SOURCE DATA:
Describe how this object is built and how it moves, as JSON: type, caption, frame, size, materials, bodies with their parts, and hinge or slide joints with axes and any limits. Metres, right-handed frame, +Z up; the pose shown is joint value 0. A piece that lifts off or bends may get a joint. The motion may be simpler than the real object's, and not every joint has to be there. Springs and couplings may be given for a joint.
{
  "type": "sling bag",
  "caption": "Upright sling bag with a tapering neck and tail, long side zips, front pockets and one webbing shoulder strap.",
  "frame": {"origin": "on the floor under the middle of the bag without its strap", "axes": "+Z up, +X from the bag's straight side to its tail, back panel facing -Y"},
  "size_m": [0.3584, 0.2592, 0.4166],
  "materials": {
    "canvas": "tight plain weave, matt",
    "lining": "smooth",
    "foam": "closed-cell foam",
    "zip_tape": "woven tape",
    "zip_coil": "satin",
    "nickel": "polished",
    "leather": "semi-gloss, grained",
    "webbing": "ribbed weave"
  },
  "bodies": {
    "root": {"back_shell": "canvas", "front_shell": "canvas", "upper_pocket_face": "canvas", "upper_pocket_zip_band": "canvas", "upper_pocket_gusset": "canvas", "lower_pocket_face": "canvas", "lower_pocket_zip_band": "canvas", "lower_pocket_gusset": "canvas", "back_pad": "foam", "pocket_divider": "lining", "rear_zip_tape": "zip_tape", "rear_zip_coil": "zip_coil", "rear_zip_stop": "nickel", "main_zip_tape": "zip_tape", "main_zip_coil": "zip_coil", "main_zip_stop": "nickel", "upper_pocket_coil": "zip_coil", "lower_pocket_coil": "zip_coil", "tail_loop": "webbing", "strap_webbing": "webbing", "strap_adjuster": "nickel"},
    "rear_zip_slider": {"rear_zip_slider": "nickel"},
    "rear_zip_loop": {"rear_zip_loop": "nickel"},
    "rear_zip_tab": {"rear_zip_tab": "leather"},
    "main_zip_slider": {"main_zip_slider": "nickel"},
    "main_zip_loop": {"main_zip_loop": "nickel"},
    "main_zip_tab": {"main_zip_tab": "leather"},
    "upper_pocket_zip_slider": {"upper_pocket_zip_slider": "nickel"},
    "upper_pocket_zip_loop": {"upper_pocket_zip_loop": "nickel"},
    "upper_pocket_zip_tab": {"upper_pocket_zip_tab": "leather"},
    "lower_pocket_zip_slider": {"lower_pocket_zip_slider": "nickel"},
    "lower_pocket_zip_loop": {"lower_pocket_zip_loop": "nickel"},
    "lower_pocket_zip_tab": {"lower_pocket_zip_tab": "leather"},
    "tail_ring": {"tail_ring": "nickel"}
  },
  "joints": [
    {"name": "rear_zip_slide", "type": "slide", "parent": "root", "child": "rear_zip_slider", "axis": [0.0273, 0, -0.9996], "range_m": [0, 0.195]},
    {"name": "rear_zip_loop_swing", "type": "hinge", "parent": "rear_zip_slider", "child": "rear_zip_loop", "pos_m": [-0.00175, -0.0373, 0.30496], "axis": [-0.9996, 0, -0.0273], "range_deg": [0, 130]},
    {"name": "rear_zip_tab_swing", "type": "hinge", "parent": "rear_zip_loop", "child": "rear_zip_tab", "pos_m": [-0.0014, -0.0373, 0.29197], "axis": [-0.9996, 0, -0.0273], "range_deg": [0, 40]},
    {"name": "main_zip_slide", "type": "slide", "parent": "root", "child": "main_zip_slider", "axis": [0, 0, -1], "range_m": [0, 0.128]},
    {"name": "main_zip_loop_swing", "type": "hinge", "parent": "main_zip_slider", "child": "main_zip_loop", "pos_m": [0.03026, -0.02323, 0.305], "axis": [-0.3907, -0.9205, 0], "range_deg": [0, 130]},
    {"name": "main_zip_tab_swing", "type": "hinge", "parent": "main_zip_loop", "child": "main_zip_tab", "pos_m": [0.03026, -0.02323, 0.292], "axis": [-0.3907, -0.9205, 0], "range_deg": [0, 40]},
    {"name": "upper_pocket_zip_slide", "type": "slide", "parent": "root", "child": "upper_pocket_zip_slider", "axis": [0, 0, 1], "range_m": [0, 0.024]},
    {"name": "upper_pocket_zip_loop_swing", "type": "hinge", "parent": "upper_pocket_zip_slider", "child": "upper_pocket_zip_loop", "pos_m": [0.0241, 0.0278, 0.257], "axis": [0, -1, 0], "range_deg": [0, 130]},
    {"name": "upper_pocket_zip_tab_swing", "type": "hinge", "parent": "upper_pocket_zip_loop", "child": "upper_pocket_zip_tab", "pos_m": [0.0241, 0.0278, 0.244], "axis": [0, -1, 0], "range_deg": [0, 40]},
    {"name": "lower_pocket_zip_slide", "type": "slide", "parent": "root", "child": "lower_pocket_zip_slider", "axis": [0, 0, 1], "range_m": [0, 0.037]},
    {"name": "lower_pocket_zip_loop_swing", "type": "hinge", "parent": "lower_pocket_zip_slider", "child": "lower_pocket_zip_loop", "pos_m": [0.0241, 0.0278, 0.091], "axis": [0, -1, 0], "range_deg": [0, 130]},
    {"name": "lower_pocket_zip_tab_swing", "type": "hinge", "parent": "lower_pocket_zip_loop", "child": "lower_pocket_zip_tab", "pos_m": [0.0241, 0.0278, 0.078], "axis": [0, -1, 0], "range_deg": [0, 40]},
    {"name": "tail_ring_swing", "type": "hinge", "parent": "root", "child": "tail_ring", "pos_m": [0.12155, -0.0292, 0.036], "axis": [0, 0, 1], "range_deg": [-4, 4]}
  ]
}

AIM OF THE EXERCISE:
Find every line in the listing that holds the string "axes", then say how many there are as a bare number.

FINISHED EXERCISE:
2